The food makes no concessions as far as I can see to Western tastes and palates, although it does include chips in a starter selection of dishes for groups of dinners. There are no dinky little images of chillis to designate the heat of various dishes. You are expected to know. And like it.

And, as Afaz likes to say in a kind of mantra, you won’t find dishes marked Bombay, Madras or even that Made in Glasgow (or was it Birmingham) Anglo-Indian favourite, chicken tikka masala on his brief, compact menu.

There is, though, a chicken masala. My wife chooses that, apprehensive about things like brains and feet, and clings to things she knows. Except it isn’t.
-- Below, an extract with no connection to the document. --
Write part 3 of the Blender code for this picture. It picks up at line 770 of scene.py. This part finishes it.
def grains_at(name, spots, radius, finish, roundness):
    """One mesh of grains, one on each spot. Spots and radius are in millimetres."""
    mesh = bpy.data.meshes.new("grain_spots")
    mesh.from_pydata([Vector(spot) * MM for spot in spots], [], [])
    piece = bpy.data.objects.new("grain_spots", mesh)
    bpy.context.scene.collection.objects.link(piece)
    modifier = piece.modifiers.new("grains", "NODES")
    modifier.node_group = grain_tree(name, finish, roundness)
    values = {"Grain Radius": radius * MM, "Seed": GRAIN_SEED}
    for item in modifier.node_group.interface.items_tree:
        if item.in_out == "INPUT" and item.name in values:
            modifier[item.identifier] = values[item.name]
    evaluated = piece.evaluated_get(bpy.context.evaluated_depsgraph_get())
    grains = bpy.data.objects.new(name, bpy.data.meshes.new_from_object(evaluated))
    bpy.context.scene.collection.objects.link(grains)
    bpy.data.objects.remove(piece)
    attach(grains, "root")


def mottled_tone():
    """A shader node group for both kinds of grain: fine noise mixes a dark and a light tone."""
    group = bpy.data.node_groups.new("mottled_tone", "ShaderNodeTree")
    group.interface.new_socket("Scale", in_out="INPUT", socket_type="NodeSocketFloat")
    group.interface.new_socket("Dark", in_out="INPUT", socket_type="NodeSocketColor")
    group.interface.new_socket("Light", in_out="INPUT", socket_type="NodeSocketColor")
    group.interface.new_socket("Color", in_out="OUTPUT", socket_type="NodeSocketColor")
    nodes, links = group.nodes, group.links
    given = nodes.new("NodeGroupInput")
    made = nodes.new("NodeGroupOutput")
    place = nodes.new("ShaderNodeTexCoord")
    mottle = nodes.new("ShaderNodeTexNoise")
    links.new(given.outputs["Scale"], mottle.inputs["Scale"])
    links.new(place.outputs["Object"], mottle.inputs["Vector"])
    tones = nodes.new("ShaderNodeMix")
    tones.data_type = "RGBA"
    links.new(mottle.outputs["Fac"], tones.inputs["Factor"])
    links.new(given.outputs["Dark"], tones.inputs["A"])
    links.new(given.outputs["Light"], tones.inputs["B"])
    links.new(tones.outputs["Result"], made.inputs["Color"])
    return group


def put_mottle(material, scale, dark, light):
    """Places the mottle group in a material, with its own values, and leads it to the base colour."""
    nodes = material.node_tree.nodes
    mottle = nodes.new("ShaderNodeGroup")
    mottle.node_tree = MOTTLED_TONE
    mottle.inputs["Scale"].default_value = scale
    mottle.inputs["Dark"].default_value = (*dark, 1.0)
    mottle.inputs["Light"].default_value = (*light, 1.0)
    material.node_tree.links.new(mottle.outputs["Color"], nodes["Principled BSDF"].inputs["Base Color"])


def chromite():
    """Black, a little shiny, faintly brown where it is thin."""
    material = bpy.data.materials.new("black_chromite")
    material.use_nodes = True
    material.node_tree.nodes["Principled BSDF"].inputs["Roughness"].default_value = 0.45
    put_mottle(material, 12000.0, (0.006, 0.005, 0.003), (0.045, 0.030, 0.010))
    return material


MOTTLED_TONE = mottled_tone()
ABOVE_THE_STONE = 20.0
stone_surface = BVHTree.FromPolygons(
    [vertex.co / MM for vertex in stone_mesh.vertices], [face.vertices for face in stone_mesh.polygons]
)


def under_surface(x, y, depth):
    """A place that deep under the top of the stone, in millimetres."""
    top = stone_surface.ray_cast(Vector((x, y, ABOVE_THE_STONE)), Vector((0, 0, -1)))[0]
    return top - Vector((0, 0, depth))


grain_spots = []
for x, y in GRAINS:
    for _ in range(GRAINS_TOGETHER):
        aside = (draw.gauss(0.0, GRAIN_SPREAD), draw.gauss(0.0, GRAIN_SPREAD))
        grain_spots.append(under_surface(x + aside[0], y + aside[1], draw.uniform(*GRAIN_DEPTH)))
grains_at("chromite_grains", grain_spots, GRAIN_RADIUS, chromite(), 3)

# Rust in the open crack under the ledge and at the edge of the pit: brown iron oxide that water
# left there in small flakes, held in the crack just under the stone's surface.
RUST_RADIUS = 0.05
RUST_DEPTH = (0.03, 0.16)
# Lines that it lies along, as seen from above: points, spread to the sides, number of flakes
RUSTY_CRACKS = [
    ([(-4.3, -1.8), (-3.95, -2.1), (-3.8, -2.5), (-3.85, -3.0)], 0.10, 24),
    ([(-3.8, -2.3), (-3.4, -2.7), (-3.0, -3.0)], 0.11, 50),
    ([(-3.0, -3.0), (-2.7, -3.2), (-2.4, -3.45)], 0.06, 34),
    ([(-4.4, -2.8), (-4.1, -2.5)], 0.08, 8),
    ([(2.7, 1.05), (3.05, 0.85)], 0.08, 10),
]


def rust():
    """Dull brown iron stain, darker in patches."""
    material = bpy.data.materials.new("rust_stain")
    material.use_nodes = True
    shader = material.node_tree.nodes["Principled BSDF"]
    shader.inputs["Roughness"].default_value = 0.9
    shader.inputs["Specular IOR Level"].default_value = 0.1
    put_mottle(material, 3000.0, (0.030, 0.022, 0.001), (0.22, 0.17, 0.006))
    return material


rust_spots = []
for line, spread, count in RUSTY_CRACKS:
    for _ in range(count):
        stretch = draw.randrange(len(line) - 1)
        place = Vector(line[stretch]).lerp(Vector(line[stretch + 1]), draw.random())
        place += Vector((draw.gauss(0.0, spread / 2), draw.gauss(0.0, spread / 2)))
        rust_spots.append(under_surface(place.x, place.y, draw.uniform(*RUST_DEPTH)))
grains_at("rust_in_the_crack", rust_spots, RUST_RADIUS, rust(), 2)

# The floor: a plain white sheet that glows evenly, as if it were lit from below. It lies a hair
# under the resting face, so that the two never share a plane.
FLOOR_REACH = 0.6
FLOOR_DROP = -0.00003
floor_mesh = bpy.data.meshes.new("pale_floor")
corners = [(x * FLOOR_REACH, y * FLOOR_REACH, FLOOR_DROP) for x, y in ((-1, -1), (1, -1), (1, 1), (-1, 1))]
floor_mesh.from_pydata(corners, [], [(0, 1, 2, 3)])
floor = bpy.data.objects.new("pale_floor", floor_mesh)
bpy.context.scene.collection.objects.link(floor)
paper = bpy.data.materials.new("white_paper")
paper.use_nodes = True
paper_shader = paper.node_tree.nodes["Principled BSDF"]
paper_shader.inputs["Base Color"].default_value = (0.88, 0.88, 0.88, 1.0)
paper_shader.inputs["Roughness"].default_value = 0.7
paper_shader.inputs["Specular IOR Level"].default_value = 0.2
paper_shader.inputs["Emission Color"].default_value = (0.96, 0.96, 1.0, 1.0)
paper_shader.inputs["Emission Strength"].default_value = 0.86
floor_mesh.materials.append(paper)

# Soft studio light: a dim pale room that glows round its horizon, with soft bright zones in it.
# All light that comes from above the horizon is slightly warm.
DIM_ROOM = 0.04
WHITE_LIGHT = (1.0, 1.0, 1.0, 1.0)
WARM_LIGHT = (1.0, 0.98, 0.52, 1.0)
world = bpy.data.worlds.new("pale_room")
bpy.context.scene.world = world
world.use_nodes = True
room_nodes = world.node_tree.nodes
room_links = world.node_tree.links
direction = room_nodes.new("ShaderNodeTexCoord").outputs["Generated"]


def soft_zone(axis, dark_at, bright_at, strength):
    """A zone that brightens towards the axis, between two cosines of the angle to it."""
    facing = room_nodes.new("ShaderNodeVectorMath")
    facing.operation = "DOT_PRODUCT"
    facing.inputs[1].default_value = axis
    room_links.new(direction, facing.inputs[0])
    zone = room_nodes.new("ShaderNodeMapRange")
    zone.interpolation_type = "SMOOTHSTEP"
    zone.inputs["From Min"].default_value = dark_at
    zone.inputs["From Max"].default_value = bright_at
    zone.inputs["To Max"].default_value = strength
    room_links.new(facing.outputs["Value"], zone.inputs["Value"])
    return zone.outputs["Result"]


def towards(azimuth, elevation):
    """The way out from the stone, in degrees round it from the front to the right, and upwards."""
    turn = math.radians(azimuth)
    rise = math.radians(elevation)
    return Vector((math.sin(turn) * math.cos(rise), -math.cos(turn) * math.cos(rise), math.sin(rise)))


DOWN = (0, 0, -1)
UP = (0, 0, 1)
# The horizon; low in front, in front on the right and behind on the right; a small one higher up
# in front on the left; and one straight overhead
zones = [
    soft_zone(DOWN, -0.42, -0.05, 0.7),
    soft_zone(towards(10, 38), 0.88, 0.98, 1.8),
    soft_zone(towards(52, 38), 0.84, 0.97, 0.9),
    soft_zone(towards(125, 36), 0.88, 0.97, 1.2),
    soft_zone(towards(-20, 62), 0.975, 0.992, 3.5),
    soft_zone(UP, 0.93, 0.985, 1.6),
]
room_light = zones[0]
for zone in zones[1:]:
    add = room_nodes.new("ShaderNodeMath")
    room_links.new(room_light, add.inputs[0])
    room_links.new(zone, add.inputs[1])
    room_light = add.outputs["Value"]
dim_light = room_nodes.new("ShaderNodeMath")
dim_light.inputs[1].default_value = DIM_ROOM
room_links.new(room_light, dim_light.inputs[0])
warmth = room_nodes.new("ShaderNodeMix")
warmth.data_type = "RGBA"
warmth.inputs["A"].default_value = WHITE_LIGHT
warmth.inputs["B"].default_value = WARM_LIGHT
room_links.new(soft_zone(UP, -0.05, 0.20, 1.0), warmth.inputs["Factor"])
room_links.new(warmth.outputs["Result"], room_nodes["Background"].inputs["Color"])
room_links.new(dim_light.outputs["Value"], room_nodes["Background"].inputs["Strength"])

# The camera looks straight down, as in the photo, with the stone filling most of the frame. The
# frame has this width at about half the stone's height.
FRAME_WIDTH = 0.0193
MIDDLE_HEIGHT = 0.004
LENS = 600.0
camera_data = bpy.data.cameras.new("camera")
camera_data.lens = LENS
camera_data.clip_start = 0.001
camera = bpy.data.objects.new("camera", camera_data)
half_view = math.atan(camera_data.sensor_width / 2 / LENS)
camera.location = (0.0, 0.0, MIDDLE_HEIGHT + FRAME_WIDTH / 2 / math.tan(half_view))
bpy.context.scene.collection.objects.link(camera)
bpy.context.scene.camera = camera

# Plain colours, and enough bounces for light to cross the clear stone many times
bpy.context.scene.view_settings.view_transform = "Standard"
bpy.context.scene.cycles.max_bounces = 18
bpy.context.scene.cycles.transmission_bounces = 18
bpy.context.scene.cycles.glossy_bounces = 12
Instead of breast meat in creamy tomatoey sauce with a gentle heat it is dark meat. No point in telling a Western woman that dark meat is tastier than white. She’s lucky it isn’t on the bone although that would have made it even tastier. But the sauce has an undeniable searing quality.

It is hotter than mine and I’ve taken the advice of our friend, fellow blogger and curry aficionado Craig Harris, in ordering the lamb balti. I wonder at this because baltis were invented in Birmingham, weren’t they?

That aside, it is on the bone which adds for succulence, richness and sweetness and the sauce is thick and clinging. I love it. But it is not as hot as my wife’s masala. And that’s not as hot as Craig’s wife Marie’s paneer and spinach dish. It defeats her.

Food here comes mostly in ethnic looking clay pots and jugs with wooden spoons. Cutlery, as at the old Kashmir on Spital Hill, is optional. Otherwise you can use the excellent naan bread to mop things up.

We had enjoyed good starters. My spicy chicken wings were certainly that but little different to those the world over. Craig’s grilled chicken livers tasted fine and gutsy with cumin, none of the Western ‘we cook them pink’ here.

There’s no booze and you can’t bring it in. And that, says Afaz, perhaps a little wistfully, stops some Westerners coming in. Now I’ve never  been one to scoff a curry with a pint because weird things happen to my digestion so I’m more than happy with water and a jug of mango lassi Afaz provides.

The ladies will not be back. Traditional Indian cooking does not agree with them. Craig, who has reviewed Mirpuri Tawa here most certainly will. And I’ll be happy to join him. Might skip the camel, though.